↓

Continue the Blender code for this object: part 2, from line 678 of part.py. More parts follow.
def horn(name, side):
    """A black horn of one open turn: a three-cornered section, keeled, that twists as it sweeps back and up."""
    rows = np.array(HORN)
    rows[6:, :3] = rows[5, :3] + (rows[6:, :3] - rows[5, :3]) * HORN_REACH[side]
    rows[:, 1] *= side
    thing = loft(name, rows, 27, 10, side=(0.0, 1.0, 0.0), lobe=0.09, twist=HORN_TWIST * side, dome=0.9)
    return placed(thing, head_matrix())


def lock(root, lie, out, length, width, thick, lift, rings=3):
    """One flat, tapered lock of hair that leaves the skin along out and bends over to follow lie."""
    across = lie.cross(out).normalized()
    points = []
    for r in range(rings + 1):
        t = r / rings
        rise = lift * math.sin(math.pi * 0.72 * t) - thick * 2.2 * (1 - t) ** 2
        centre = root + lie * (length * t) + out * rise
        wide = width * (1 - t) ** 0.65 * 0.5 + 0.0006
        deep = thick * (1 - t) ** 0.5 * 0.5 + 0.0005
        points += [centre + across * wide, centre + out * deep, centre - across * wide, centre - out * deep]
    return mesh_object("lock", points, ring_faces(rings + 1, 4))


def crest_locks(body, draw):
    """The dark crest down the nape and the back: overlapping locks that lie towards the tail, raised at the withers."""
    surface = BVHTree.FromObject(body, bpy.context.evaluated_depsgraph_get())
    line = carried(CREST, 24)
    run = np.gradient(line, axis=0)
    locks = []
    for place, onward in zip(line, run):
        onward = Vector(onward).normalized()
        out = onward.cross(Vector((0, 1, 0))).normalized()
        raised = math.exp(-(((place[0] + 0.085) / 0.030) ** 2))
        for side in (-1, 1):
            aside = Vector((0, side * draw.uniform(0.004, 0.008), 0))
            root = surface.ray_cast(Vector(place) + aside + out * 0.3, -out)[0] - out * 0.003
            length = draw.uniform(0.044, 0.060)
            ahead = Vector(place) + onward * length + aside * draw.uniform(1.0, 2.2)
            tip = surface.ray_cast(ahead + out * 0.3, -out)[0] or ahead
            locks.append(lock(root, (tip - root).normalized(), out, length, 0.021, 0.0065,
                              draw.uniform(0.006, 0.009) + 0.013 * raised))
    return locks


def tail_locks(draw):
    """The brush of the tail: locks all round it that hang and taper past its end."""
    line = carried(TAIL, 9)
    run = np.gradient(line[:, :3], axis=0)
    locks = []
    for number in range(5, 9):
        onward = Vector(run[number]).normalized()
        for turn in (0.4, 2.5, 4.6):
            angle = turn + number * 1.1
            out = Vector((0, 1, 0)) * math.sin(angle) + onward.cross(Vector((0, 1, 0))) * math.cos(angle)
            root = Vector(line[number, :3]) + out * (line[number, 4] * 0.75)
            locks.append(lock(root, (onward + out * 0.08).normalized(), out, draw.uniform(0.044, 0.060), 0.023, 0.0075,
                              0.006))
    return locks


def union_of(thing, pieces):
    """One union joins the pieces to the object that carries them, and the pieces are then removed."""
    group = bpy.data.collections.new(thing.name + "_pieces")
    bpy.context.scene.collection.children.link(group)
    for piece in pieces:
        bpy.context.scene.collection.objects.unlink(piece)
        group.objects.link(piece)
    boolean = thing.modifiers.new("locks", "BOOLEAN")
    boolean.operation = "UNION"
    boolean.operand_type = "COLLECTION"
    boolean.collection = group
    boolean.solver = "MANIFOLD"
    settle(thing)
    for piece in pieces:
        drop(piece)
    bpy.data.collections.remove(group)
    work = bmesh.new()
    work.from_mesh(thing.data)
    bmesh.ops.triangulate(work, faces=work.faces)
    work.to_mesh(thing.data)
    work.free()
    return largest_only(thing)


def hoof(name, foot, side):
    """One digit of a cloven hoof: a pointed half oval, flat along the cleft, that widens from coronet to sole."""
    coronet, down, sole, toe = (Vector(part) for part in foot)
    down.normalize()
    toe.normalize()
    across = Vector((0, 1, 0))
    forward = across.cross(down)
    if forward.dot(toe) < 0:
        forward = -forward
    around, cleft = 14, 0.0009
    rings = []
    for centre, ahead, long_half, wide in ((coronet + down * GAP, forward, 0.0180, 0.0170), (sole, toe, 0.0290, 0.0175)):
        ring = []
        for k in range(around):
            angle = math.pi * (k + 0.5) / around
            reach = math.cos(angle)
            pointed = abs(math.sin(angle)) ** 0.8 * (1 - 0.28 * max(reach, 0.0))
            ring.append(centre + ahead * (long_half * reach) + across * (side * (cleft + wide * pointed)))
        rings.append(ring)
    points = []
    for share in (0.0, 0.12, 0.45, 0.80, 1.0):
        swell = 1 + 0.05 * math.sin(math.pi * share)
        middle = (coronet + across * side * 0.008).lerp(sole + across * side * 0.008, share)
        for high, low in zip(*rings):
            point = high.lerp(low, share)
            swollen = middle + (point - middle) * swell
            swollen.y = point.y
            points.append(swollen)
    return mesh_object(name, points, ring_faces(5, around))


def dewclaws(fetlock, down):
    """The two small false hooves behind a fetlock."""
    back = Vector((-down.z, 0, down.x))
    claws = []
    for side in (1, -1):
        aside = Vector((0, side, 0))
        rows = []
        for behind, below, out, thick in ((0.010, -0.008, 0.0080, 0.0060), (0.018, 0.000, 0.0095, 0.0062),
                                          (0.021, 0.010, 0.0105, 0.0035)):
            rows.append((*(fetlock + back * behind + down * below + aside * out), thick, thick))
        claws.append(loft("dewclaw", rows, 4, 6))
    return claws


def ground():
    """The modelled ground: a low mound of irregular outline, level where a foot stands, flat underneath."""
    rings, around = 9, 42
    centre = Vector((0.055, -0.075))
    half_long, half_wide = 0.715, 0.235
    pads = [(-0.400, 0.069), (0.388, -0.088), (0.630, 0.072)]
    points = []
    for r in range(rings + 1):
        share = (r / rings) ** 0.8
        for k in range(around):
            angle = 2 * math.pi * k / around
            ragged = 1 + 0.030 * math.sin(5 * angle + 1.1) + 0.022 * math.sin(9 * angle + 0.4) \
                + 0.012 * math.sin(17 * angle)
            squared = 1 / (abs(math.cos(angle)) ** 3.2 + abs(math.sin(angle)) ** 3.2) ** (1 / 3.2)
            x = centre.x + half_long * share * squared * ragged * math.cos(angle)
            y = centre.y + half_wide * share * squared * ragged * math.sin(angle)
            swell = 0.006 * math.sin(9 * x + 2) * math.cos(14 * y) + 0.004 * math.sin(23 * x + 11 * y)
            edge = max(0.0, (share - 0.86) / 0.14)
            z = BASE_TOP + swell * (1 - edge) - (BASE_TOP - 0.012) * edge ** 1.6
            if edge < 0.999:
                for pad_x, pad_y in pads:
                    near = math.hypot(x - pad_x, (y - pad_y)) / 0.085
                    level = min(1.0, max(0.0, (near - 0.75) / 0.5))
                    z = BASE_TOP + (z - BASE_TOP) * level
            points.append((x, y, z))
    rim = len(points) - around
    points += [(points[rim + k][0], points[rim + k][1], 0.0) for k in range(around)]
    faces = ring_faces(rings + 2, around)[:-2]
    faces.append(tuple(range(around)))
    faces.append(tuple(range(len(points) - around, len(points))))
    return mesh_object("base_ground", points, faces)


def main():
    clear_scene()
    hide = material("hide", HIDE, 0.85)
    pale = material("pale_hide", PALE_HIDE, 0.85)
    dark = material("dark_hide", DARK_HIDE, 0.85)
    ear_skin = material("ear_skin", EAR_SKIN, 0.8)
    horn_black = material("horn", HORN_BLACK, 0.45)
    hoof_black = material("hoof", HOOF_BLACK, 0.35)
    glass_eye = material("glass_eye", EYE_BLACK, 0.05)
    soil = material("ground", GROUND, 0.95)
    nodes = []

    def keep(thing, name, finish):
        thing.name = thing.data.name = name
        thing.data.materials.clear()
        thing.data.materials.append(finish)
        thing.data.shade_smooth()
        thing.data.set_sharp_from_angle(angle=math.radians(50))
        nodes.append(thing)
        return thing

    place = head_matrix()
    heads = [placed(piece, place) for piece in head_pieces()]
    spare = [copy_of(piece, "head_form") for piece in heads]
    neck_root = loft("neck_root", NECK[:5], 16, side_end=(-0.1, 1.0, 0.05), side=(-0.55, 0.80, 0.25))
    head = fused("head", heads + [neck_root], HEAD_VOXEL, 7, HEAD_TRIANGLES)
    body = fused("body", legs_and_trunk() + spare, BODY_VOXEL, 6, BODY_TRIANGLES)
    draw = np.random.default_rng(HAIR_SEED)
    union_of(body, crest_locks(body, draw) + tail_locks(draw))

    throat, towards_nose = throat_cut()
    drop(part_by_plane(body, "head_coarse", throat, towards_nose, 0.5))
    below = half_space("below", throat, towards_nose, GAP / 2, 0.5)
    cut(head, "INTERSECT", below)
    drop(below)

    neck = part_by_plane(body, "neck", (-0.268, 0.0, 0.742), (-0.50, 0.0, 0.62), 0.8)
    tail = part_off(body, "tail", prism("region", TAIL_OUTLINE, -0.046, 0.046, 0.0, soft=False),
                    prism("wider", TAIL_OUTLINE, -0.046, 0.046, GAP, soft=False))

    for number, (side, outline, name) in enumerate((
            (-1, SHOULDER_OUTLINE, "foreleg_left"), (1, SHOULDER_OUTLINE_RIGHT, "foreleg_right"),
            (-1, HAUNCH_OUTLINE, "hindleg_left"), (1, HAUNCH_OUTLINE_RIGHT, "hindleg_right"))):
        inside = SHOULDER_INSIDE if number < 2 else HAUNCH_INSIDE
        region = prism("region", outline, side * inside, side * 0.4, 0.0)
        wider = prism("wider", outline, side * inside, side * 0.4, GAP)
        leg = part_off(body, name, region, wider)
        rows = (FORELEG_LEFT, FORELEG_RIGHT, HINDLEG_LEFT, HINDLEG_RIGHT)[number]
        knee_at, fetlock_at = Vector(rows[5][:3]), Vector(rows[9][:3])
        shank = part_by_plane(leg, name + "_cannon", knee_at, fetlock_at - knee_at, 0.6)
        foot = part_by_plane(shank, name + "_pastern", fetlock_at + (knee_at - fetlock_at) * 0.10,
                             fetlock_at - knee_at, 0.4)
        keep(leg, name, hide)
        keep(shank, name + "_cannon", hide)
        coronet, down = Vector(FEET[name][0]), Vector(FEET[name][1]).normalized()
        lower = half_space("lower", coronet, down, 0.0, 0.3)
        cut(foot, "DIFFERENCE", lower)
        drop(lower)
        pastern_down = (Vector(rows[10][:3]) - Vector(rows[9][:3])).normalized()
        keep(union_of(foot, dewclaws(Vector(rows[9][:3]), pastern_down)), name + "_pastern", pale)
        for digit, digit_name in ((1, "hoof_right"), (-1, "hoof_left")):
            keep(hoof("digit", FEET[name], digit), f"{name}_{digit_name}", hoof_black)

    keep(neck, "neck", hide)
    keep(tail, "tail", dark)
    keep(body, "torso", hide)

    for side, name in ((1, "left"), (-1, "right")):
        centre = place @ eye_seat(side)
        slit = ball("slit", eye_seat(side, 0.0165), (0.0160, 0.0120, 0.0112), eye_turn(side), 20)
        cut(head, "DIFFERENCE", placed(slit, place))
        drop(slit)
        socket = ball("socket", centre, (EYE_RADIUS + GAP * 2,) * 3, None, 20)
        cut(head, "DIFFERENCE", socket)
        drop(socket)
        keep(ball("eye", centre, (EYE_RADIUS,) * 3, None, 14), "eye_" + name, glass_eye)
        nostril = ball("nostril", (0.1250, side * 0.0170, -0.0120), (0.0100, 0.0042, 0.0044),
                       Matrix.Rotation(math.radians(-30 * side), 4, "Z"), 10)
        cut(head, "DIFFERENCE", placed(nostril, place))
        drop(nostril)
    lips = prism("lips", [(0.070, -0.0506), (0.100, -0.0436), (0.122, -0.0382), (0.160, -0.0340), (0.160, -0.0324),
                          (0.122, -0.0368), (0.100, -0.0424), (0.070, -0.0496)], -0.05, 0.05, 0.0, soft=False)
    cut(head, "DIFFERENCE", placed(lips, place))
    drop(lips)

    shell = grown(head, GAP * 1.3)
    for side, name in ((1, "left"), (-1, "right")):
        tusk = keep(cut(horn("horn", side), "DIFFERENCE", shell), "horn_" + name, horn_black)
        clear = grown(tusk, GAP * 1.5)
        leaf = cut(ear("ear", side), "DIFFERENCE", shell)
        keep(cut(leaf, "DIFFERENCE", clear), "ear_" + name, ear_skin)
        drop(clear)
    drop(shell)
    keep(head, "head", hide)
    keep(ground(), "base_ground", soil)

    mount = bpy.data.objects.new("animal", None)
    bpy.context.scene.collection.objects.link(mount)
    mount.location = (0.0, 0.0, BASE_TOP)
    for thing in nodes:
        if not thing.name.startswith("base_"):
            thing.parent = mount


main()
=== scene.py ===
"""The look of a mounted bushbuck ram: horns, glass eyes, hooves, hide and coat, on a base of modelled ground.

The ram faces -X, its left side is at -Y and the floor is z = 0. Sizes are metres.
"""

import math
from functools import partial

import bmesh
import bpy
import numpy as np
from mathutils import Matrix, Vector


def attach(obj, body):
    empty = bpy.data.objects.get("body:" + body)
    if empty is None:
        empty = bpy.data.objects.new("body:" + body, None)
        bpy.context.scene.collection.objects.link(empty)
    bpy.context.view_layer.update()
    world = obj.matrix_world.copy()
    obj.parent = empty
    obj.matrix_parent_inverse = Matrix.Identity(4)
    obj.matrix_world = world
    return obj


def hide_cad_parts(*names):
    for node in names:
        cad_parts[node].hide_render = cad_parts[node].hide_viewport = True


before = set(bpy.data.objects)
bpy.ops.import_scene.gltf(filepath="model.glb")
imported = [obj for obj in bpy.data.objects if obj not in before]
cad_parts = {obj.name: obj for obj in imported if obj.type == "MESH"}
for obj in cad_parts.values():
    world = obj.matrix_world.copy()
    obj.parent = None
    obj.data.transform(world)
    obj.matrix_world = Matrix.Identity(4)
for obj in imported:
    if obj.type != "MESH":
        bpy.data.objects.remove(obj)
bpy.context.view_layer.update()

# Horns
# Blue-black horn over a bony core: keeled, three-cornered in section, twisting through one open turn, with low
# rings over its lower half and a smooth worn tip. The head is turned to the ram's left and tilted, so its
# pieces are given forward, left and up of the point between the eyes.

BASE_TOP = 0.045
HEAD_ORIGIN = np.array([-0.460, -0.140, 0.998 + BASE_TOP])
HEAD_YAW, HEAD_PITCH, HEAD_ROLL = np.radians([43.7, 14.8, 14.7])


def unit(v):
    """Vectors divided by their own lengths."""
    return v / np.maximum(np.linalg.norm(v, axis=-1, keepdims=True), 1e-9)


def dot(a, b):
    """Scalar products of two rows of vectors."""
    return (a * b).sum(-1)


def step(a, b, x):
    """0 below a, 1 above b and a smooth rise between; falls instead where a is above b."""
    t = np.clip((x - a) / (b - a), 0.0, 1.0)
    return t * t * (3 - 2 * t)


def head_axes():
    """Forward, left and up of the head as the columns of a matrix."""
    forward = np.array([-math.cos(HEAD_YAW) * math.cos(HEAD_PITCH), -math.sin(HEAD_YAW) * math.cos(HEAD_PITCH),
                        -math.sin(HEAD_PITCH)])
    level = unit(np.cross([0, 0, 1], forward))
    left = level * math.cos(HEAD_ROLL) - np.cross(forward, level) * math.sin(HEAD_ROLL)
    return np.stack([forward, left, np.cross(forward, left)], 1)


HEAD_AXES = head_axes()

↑

## [INSTRUCTIONS FOR THE TASK]
Within the listing above, the range opens at the line with "shell = grown(head, GAP * 1.3)" and closes at the line with "for node in". Reproduce exactly the lines of that range, including both ends.

## [SOLUTION TO THIS EXERCISE]
    shell = grown(head, GAP * 1.3)
    for side, name in ((1, "left"), (-1, "right")):
        tusk = keep(cut(horn("horn", side), "DIFFERENCE", shell), "horn_" + name, horn_black)
        clear = grown(tusk, GAP * 1.5)
        leaf = cut(ear("ear", side), "DIFFERENCE", shell)
        keep(cut(leaf, "DIFFERENCE", clear), "ear_" + name, ear_skin)
        drop(clear)
    drop(shell)
    keep(head, "head", hide)
    keep(ground(), "base_ground", soil)

    mount = bpy.data.objects.new("animal", None)
    bpy.context.scene.collection.objects.link(mount)
    mount.location = (0.0, 0.0, BASE_TOP)
    for thing in nodes:
        if not thing.name.startswith("base_"):
            thing.parent = mount


main()
=== scene.py ===
"""The look of a mounted bushbuck ram: horns, glass eyes, hooves, hide and coat, on a base of modelled ground.

The ram faces -X, its left side is at -Y and the floor is z = 0. Sizes are metres.
"""

import math
from functools import partial

import bmesh
import bpy
import numpy as np
from mathutils import Matrix, Vector


def attach(obj, body):
    empty = bpy.data.objects.get("body:" + body)
    if empty is None:
        empty = bpy.data.objects.new("body:" + body, None)
        bpy.context.scene.collection.objects.link(empty)
    bpy.context.view_layer.update()
    world = obj.matrix_world.copy()
    obj.parent = empty
    obj.matrix_parent_inverse = Matrix.Identity(4)
    obj.matrix_world = world
    return obj


def hide_cad_parts(*names):
    for node in names:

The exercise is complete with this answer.